To hazard a guess, sounds like a work oriented thing. Cleaning crew?

Me? I have been married to my Wife for near 24 years, we love each other immensely, end of speculation as to why I would go after an armed nut case, had to be, walking into a Waffle House with an AK at 2-30 AM.

It's Texas, not California. The thought of my Wife being in that vicinity, whilst Joe nut case is in that parking lot, with an AK? It is not going to happen.

My intention would be to stop him being in a position to harm my Wife!
My carry pistol is a Glock 19, with great night sights, one I sometimes shoot IDPA with, a 20 yard shot at a 8" plate is doable.

First take a concealed position, behind a car, you want a sitting duck target, not one moving "Hi" He would most likely would turn, and scan?
Front sight, press, shoot twice? Probably.

No indication of distance shots fired at? Two torso hits with 147g Ranger T 9mm, at 15 or 20 yards? If he is still standing, fire again.

911 "I can not hear you operator, I have just fired a pistol, at an armed robber I can see the phone, I know you are listening, I have just shot an armed robber, need an ambulance (Give location, my description) repeat.

Holster my pistol, attempt to render assistance, if no further threat observed. Secure, and make safe AK, just put safety on. First responder to arrive, follow commands. Likely to have other customers present also?

The shooter was not arrested at the scene, yes.
 
Maybe not saving the cash drawer, but maybe the guy took your car keys when he took your wallet? Now he's heading to the parking lot with said keys. A car definitely qualifies as tangible movable property.
He was definitely committing robbery, he was definitely escaping with the property, and as he was armed and had previously threatened people with a rifle, you definitely could assume that using anything other than deadly force to recover your property would result in you facing grave bodily harm or death.

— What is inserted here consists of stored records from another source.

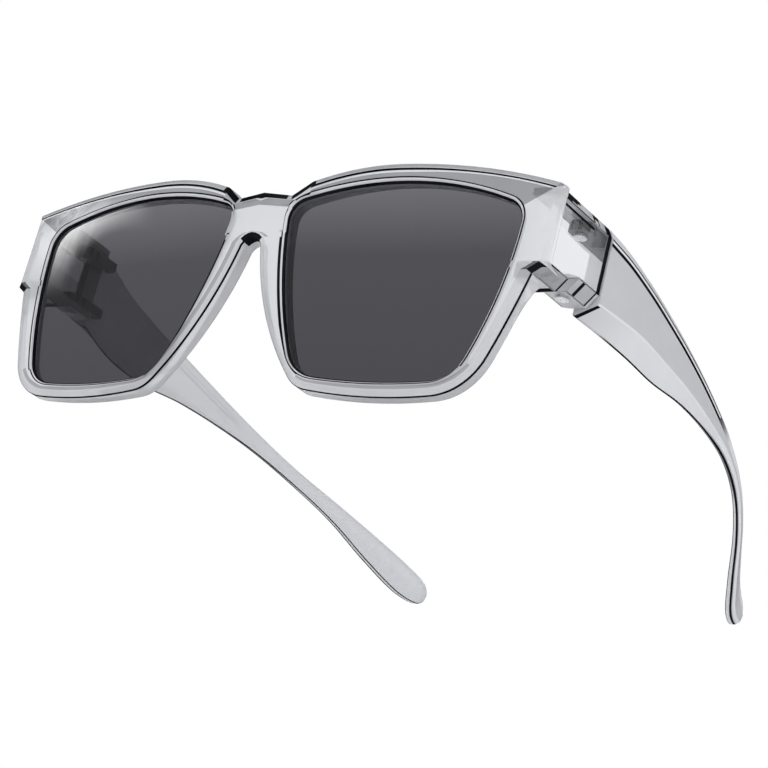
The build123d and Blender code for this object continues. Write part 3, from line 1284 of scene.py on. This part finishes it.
    def build(self, lean: Lean, materials: tuple[bpy.types.Material, ...]) -> bpy.types.Object:
        """Make the moulding, dress it and let it stand for its CAD node.

        Args:
            lean: the part's own frame.
            materials: the smoky plastic, the dark of its edges and the clear plastic.

        Returns:
            The front moulding.
        """
        half = self.rim_half(Tone.PALE).with_surface(self.rim_half(Tone.SHADE).mirrored())
        end = self.end_piece()
        piece = make_piece("front_moulding", half, lean)
        ends = make_piece("end_pieces", end.with_surface(end.mirrored()), lean)
        union = piece.modifiers.new("join_ends", "BOOLEAN")
        union.operation = "UNION"
        union.solver = "EXACT"
        union.object = ends
        apply_modifiers(piece)
        bpy.data.objects.remove(ends)
        dress(piece, *materials)
        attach(piece, "front")
        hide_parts("front_frame")
        return piece


def apply_modifiers(piece: bpy.types.Object) -> None:
    """Replace a piece's mesh by what its modifiers make of it.

    Args:
        piece: the piece, which has no modifier left afterwards.
    """
    graph = bpy.context.evaluated_depsgraph_get()
    mesh = bpy.data.meshes.new_from_object(piece.evaluated_get(graph))
    piece.modifiers.clear()
    piece.data = mesh


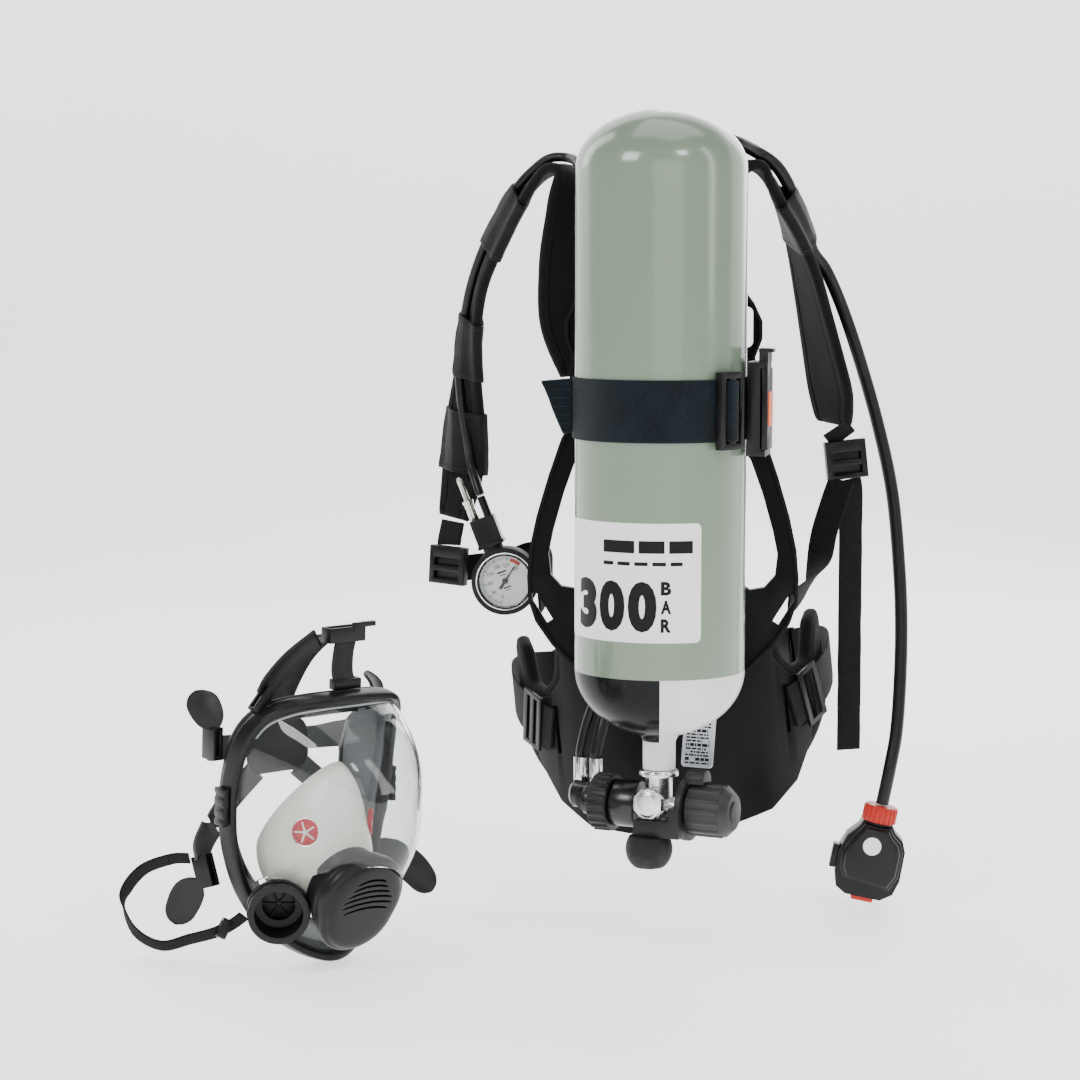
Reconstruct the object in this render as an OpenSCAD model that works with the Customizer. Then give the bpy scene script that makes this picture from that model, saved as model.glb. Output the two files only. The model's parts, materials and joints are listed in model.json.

There's also the aspect of TX code 9.42 that says:

A person is justified in using deadly force against another to protect land or tangible, movable property:

... and
(3) he reasonably believes that:
(A) the land or property cannot be protected or recovered by any other means; or

Some TX attorneys have noted that the near universality of insurance simply guts that argument.

Can you recover your car by any other means? Sure! No question at all. Hell, if you drove it off a bridge and totaled it, your insurance company is there to make you whole again (at least as far as the car is concerned).

The origins of this law, in which someone might ride off into the sunset with your cattle which you depend on to stay alive, and you surely would never EVER see them again, reflect conditions that don't much exist anymore.


The cash drawer of the waffle house? Doubly so.
 
His wife may have already been in the parking lot, and walking towards the entrance. We don't have enough facts.
 
Can you recover your car by any other means? Sure! No question at all. Hell, if you drove it off a bridge and totaled it, your insurance company is there to make you whole again (at least as far as the car is concerned).

Unless you only have liability coverage. :)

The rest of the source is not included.